Et encore : "Des enfants mangent de la terre et des cailloux. Ils pleurent des heures avant de s'endormir d'épuisement. Les dommages seront irréversibles, même pour ceux qui survivront." Puis cette phrase, qui devrait être gravée à l'entrée de chaque chancellerie européenne : "La distribution de l'aide humanitaire est confiée à l'État même qui commet le génocide."
Face à cela, il n'y a plus de place pour le silence, ni pour les déclarations d'équilibriste, ni pour l'ambiguïté qui sent la lâcheté. En Italie, aucune voix institutionnelle n'a eu le courage de nommer les choses comme elles sont. Aucune. Sauf Albanese. Et c'est pourquoi — comme par hasard — on cherche à la réduire au silence, à la délégitimer, à la mettre hors jeu. Sa voix solitaire est devenue un obstacle pour ceux qui négocient, commercent, s'inclinent, signent des protocoles "top secret" avec ceux qui affament des enfants.
C'est pourquoi il ne suffit plus de parler de "complicité morale". Ceux qui, ces derniers mois, ont continué à soutenir sans distinction le gouvernement israélien, ceux qui ont banalisé une violence systémique, ceux qui ont transformé le peuple palestinien en variable négligeable de la diplomatie, ne représentent plus nos valeurs. Et peut-être ne les ont-ils jamais représentées.

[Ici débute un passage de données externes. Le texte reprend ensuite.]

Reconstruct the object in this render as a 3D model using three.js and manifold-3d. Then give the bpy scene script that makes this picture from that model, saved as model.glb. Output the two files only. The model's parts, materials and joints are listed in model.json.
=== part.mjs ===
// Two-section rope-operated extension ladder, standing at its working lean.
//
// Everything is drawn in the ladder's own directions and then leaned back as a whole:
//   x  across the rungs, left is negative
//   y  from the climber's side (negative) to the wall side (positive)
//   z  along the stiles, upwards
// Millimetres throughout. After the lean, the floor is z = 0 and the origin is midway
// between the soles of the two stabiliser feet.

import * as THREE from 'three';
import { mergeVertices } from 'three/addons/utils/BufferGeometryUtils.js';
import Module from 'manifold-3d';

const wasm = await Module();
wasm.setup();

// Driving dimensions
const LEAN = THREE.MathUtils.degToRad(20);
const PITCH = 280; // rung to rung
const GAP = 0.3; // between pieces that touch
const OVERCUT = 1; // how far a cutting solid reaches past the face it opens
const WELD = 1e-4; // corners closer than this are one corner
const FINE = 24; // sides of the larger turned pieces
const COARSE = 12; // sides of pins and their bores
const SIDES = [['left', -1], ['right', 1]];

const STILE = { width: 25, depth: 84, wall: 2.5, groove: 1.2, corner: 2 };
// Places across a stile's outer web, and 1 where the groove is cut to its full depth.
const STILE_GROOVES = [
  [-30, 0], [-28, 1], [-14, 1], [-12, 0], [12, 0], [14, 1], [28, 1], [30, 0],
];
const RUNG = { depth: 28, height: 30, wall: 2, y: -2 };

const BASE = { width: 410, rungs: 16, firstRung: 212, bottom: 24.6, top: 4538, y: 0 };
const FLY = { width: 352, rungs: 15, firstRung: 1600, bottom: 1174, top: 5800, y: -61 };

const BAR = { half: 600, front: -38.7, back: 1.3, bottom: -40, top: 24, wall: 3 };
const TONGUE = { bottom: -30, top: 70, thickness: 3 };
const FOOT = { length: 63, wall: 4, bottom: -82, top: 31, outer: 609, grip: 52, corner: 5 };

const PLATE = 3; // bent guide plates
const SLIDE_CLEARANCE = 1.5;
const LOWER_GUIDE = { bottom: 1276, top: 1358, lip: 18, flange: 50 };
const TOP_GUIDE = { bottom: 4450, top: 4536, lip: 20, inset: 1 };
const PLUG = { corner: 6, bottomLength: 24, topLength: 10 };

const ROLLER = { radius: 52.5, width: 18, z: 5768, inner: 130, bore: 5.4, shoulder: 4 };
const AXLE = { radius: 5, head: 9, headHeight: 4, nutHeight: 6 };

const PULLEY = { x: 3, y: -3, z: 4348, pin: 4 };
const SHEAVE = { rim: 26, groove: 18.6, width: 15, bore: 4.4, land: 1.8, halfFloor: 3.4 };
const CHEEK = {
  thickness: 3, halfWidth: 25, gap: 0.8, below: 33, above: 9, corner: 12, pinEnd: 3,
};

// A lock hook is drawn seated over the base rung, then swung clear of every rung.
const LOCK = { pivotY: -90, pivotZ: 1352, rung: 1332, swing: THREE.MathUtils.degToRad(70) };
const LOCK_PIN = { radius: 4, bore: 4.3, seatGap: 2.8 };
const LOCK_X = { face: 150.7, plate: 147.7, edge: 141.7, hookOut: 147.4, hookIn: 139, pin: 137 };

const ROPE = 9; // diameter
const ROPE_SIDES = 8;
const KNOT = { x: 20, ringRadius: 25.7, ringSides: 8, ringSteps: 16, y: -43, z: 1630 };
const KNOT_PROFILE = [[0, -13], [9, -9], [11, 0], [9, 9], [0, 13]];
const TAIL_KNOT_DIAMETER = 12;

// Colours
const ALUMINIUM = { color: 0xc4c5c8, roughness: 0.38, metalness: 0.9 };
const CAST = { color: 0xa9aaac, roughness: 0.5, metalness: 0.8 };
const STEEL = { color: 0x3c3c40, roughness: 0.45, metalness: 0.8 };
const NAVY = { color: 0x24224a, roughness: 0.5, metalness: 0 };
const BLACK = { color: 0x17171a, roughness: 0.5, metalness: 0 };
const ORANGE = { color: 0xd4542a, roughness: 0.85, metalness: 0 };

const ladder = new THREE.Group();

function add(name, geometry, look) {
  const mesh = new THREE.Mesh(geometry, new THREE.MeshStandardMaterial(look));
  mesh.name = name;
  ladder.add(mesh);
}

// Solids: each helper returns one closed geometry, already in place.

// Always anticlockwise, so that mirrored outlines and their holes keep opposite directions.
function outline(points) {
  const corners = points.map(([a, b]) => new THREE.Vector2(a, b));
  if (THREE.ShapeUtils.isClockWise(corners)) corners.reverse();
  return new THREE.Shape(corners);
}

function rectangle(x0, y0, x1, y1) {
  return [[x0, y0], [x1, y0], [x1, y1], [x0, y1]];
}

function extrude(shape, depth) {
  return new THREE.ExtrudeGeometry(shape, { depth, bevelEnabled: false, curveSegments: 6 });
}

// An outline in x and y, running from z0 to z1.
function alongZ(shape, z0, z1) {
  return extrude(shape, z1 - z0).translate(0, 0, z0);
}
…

Si un gouvernement — le nôtre — serre la main de ceux qui bloquent 952 camions d'aide, qui laissent mourir de faim quinze personnes par jour, qui utilisent la famine comme une arme de destruction, alors ce gouvernement ne nous représente pas : il incarne le crime lui-même. Si toute une Europe assiste sans réagir, si elle continue à peser les tragédies avec la balance de ses intérêts, si elle fait semblant de ne pas voir lorsque les morts ont le mauvais nom, la mauvaise langue, la mauvaise religion, alors elle a perdu le droit de parler des droits. Et la mémoire — celle des camps, des génocides, des persécutions — devient un alibi pour les cérémonies officielles.
Ce à quoi nous assistons n'est pas un conflit. C'est un projet d'annihilation. Un laboratoire de déshumanisation méthodique, et non un "fragile équilibre géopolitique". Et pendant que tout cela se produit, nos dirigeants politiques, médiatiques, diplomatiques — au mieux — se taisent, ou bien bégazent. Ils butent sur les mots, se réfugient dans les formes, s'abandonnent à l'indifférence. Et ce faisant, ils signent leur propre faillite éthique.
Ce n'est pas seulement Gaza qui meurt. C'est aussi notre idée même de civilisation. C'est l'humanisme européen. C'est la force du droit contre le droit du plus fort. C'est la possibilité de regarder un enfant qui souffre sans baisser les yeux.
En 1944, Primo Levi écrivait : "Si c'est un homme."
En 2025, nous sommes forcés de demander : "Si c'est un gouvernement."
Et plus encore : "Si c'est encore une Europe."
Pas celle des discours, des commémorations, des journées mémorielles. L'autre. Celle qui devrait réagir quand la dignité humaine est piétinée sous nos yeux.
Que ceux qui ont encore une voix s'en servent. Pas par pitié, mais par vérité.
Que ceux qui ont encore une conscience la réveillent. Pas pour sauver leur âme, mais pour ne pas perdre le sens.
Que ceux qui ont encore un lambeau d'humanité l'exposent. Pas pour se consoler, mais pour rendre justice.
Même s'il est trop t**d.
Surtout parce qu'il est encore trop t**d.